Manly P. Hall’s The Fourth Dimension and the Third Eye explores the limits of ordinary human perception and the possibility of a higher mode of cognition beyond the three familiar dimensions. Hall begins by tracing the evolution of dimensional awareness through nature: minerals without dimensional consciousness, plants with one, animals with two, and humans with three—length, breadth, and thickness. This three‑dimensional awareness forms the “cube” of material cognition. Yet within this cube lies a hidden center, a dimensionless “in‑ness” that modern thinkers call the fourth dimension. Hall argues that the true causes of phenomena are undimensional and cannot be grasped through analysis of effects. To reach the world of causes, the individual must obtain a “separate look”—a perspective free from the limitations of thought, emotion, and desire, the three dimensions of human judgment.
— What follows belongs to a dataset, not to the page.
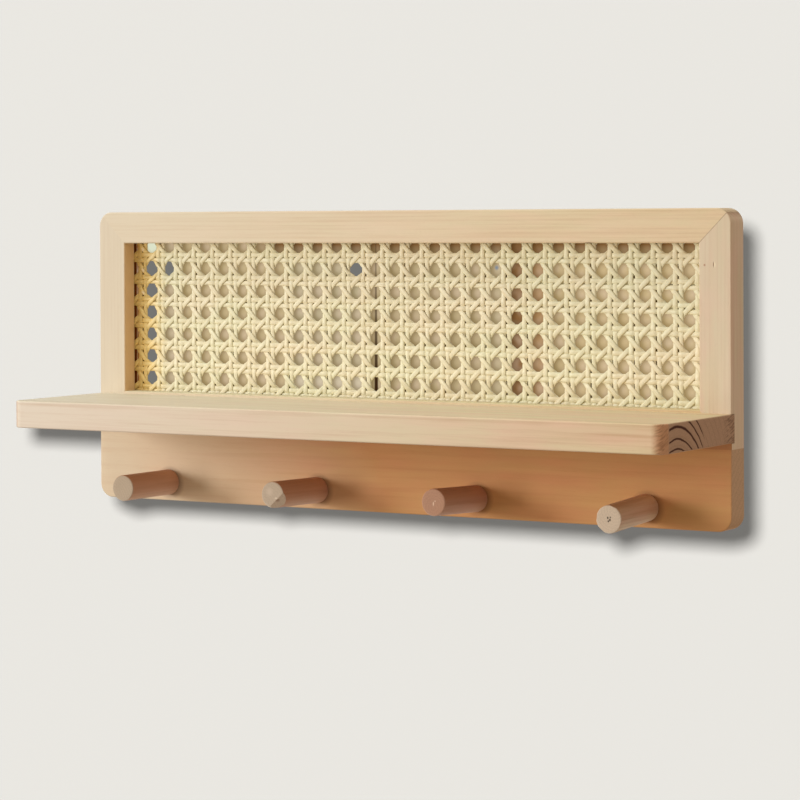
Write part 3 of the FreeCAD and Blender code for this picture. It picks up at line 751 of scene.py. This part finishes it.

Hall then turns to the third eye, the latent organ of higher perception found in ancient traditions and hinted at in modern physiology. He surveys brain centers—the pineal gland, pituitary body, optic thalamus—and describes the occult process by which a subtle vapor rising through the spinal canal can vivify these glands, awakening fourth‑dimensional sight. This inner organ, once activated, perceives the hidden life behind forms, moving through matter as easily as radio waves pass through stone. Its development requires purification, regeneration, and the redirection of vital energies upward. When awakened, the third eye frees consciousness from dependence on the physical senses, allowing the individual to perceive causes rather than effects and to enter the next stage of human evolution: the super‑sensory, fourth‑dimensional plane of inner reality.